# cuanto/cuánto



## Diego Lopez

¿Va acentuado cuanto?

Ella percibió cuanto/cuánto lo atraía.

gracias


----------



## azul84

Cuánto (invariable) + verbo
¿Cuánto cuestan estos regalos?

Cuanto (adj. y pron. relat.)
Ella percibió cuanto lo atraía.

Saludos.


----------



## alepsi

Diego Lopez said:


> ¿Va acentuado cuanto?
> 
> Ella percibió cuanto/cuánto lo atraía.
> 
> gracias


 
Para mí va acentuado. En líneas generales, si podés convertir la frase en una interrogación de estilo directo, lleva tilde.

¿*Cuánto *lo atraía?
Ella percibió *cuánto* lo atraía.

¿*Qué *quería comer?
Le preguntó *qué *quería comer.

¿A *dónde* vamos?
Quiero saber a *dónde* vamos.

¿*Cómo *puedo enviarlo?
Averigüé *cómo* puedo enviarlo.

Espero que te sea útil.

Alepsi


----------



## sabrinita85

Yo también creo que lleva acento.
Es una exclamativa indirecta.

*Ella percibió cuánto lo atraía.*


----------



## Condessa

"Ella percibió cuánto/cuanto lo atraía" puede tener dos sentidos, según se escriba "cuánto" con o sin tilde:

1. "Ella percibió cuánto lo atraía": tanto como decir que "ella percibió con cuánta intesidad (en este caso) lo atraía (a un hombre, podemos suponer)".

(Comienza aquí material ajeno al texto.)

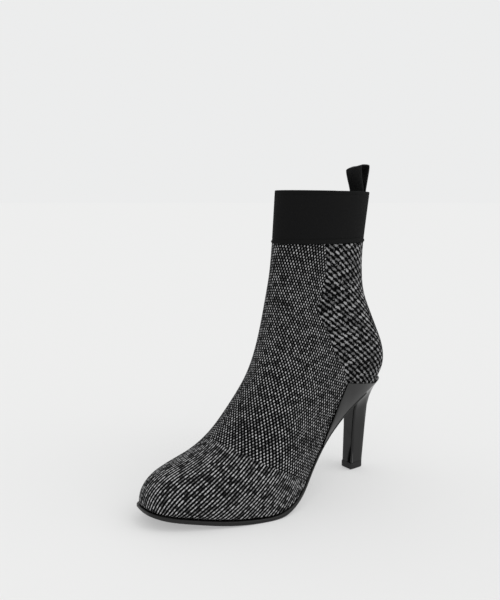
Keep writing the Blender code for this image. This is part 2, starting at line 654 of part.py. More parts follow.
def build_tip():
    """Rubber top piece under the column, with a small chamfer round its tread."""
    outline, side_count = floor_outline()
    outline = outline[:side_count]
    top = world(*outline.T, np.full(side_count, TIP_HEIGHT))
    waist, tread = top.copy(), top.copy()
    waist[:, 2] = TIP_CHAMFER
    tread[:, 2] = 0.0
    centre = (top.min(axis=0) + top.max(axis=0)) / 2
    tread[:, :2] -= (top - centre)[:, :2] * TIP_CHAMFER / HEEL_HALF_WIDTH
    faces = tube_faces(3, side_count, looped=False)
    faces.append(tuple(range(side_count)))
    faces.append(tuple(range(2 * side_count, 3 * side_count)))
    points = np.concatenate([top, waist, tread])
    return mesh_object("heel_tip", points, faces, (0.012, 0.012, 0.012), 0.6, sharp=30.0)


def centre_over_floor(objects):
    """Moves all meshes so that their common box has its bottom centre at the origin."""
    cloud = np.array([v.co for obj in objects for v in obj.data.vertices])
    low, high = cloud.min(axis=0), cloud.max(axis=0)
    shift = (-(low[0] + high[0]) / 2, -(low[1] + high[1]) / 2, -low[2])
    for obj in objects:
        obj.data.transform(Matrix.Translation(shift))


clear_scene()
centre_over_floor([build_upper(), build_band(), build_loop(), build_insole(), build_outsole(),
                   build_heel(), build_tip()])
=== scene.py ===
"""A woman's left sock boot on a pale studio floor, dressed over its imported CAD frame.

Metres, +Z up, the toe towards -Y and the outer side of the foot towards +X. The sections
follow the boot as it is put together: insole, sock, cuff, pull loop, outsole, heel, top piece.
"""

import math

import bmesh
import bpy
import numpy as np
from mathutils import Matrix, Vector


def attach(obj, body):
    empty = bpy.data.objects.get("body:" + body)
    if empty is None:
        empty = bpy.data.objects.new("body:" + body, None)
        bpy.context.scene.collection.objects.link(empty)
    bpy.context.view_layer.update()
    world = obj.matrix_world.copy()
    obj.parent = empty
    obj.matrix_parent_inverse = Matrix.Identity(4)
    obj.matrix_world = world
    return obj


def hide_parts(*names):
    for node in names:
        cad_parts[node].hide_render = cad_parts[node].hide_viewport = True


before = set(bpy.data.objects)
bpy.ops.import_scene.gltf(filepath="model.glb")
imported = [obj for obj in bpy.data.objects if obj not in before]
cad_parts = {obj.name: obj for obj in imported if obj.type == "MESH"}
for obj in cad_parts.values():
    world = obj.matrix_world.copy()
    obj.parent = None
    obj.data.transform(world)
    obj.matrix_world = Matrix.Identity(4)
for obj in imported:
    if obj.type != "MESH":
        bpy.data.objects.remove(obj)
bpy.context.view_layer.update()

# Camera. A studio camera a little above the boot, looking across its outer side from in
# front, as in the photograph. It is 0.57 m from the ankle.
CAMERA_PLACE = (0.4114, -0.3285, 0.2398)
CAMERA_HEADING = 53.77      # degrees, turned from looking along +Y
CAMERA_PITCH = 8.49         # degrees, looking down
CAMERA_LENS = 40.10         # mm
CAMERA_FRAME = 36           # mm high
CAMERA_NEAR = 0.01

bpy.ops.object.camera_add(location=CAMERA_PLACE, rotation=(
    math.radians(90 - CAMERA_PITCH), 0, math.radians(CAMERA_HEADING)))
camera = bpy.context.object
camera.data.sensor_fit = "VERTICAL"
camera.data.sensor_height = CAMERA_FRAME
camera.data.lens = CAMERA_LENS
camera.data.clip_start = CAMERA_NEAR
bpy.context.scene.camera = camera

# Studio. A seamless pale floor that is as bright as the even sky behind it, and one broad
# soft light high behind the boot, so that its shadow falls softly forward under the toe.
SKY_COLOUR = (0.995, 1.0, 1.0, 1)
SKY_BRIGHTNESS = 0.845
FLOOR_RADIUS = 60
FLOOR_COLOUR = (0.475, 0.475, 0.472, 1)
FLOOR_GLOW = 0.36               # lit from within, as a light table, to keep its shadows pale
SUN_STRENGTH = 0.80
SUN_TURN = (math.radians(38), 0, math.radians(138))     # lean from straight down, and heading
SUN_SPREAD = math.radians(50)

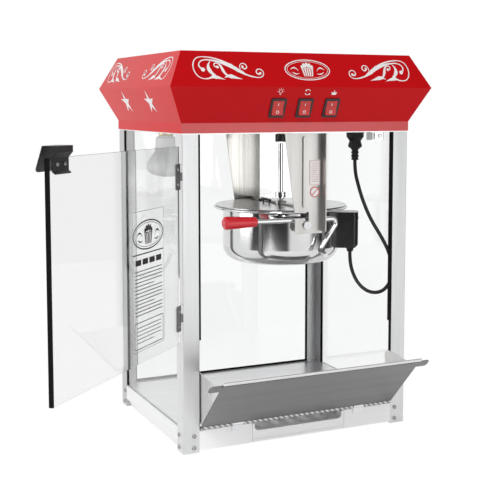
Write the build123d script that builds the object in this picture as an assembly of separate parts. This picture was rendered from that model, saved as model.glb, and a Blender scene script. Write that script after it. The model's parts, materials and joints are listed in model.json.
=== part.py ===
from build123d import *
from math import cos, degrees, hypot, pi, radians, sin, tan
import os

# Tabletop popcorn machine: a glazed cabinet under a flared sheet-metal canopy, with a
# tilting kettle inside.  Origin: centre of the underside.  -Y is the front, +Z is up, mm.

# ---- driving dimensions ----
CAB_W = 390.0            # outside faces of the corner posts, left to right
CAB_D = 300.0            # outside faces of the corner posts, front to back
CEILING_Z = 480.0        # underside of the ceiling plate, top of the posts
BAND_Z = 481.5           # lower edge of the canopy
BAND_H = 15.0            # upright band of the canopy
RIDGE_Z = 550.0          # widest line of the canopy
CANOPY_TOP = 602.0
CANOPY_OUT = 1.0         # band stands this far outside the posts
RIDGE_OUT = 27.0         # ridge overhang
SHEET = 1.5              # canopy sheet

POST_LEG = 26.0          # leg length of the L-section post
POST_T = 8.0             # leg thickness
RAIL_Z0 = 4.0
RAIL_Z1 = 37.0
FRONT_RAIL_Z1 = 33.5
FLOOR_Z = 37.0
GLASS_T = 4.0
GROOVE_T = 6.0
GROOVE_D = 6.0
FOOT_SCREW_Z = (7.5, 26.0)
FOOT_SCREW_IN = 17.5     # from the outer corner

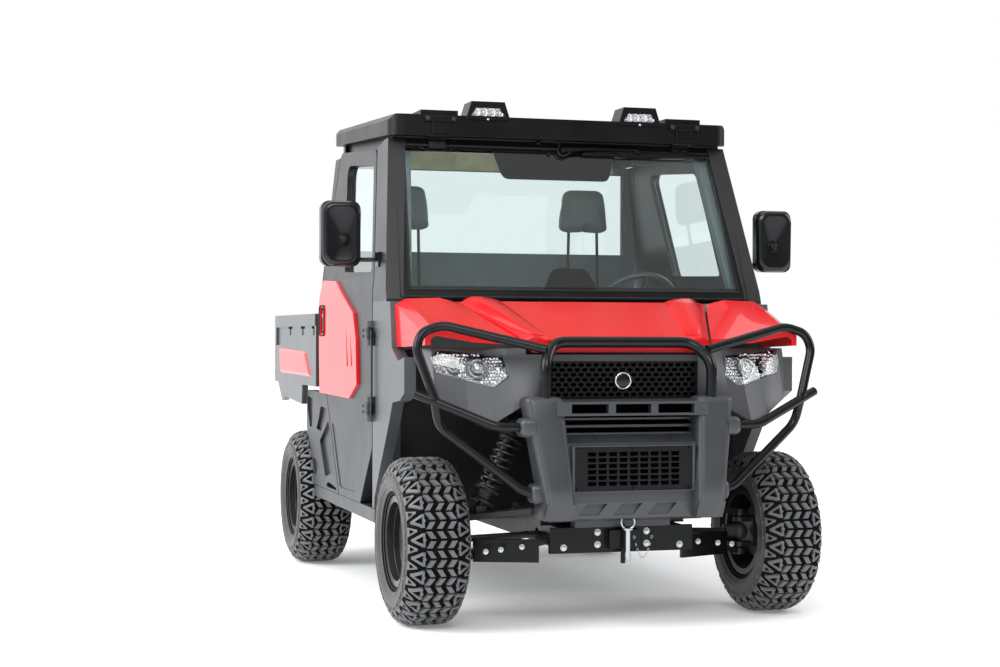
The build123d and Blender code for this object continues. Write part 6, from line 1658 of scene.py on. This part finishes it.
@dataclass
class BumperPosts:
    """Round-edged covers of the bumper's two posts."""

    # height, middle across and along, width, depth, and how far the ring is drawn in
    rings: tuple[tuple[float, float, float, float, float, float], ...] = (
        (0.418, 0.296, -1.476, 0.106, 0.108, 0.012), (0.424, 0.296, -1.478, 0.106, 0.112, 0.000),
        (0.481, 0.296, -1.492, 0.106, 0.140, -0.008), (0.560, 0.3045, -1.482, 0.1134, 0.1318, -0.008),
        (0.760, 0.3264, -1.456, 0.132, 0.1112, -0.008), (0.850, 0.3362, -1.444, 0.1404, 0.1018, -0.008),
        (0.864, 0.3377, -1.4424, 0.1418, 0.1003, -0.002), (0.870, 0.338, -1.442, 0.142, 0.100, 0.012),
        (0.872, 0.338, -1.442, 0.142, 0.100, 0.034))
    corner: float = 0.028
    least_corner: float = 0.010

    def build(self, shop: Workshop) -> None:
        """Make the covers.

        Args:
            shop: the workshop.
        """
        covers = Mould()
        for side in Side:
            rings = []
            for z, x, y, width, depth, inset in self.rings:
                corner = max(self.corner - inset / 3, self.least_corner)
                rings.append([(side.value * (x + u), y + v, z)
                              for u, v in rounded(width - inset, depth - inset, corner)])
            covers.loft(rings)
        shop.piece("bumper_post_covers", covers, NOSE, smooth=40)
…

2. "Ella percibió cuanto lo atraía": tanto como decir que "ella percibió todo lo que a él lo atraía (de ella, por ejemplo)".

¿Cuál de estos sentidos quisiste emplear?


----------



## Ellouder

Yo creo que está claro que ese 'cuánto' es = 'toda la cantidad que le atraía', y por tanto lleva tilde (la primera opción de condessa).


----------



## Dariocs

¿Lleva tilde la palabra "Cuanto" aquí?:

Cuanto más grande es nuestro deseo, más grande son nuestras expectativas, y viceversa.


----------



## Pinairun

NO, no lleva tilde.
En el DPD:
*Cuanto*
*1.1.2.* Antepuesto a los adjetivos _más_ y _menos,_ el adjetivo _cuanto_ introduce estructuras comparativas proporcionales, llamadas así porque en ellas se indica el incremento o la disminución progresiva de dos magnitudes paralelas: _«Cuantas más horas ven_ _la televisión, mayor es su agresividad»_ (_Vanguardia_ [Esp.] 16.10.95); _«Cuanto menos dinero tenía, más pan consumía»_ (Donoso _Elefantes_ [Chile 1995]). En estas estructuras, _cuanto_ debe concordar en género y número con el sustantivo núcleo de la comparación: _Cuanta más paciencia tengas...,_ y no _Cuanto más paciencia tengas..._


----------



## Jellby

No, no lleva tilde, pero se puede hacer que la lleve cambiando la frase:

*Cuanto* más grande es nuestro deseo, más grande son nuestras expectativas, y si nuestras espectativas son grandes, ¡*cuánto* más grande será nuestro deseo!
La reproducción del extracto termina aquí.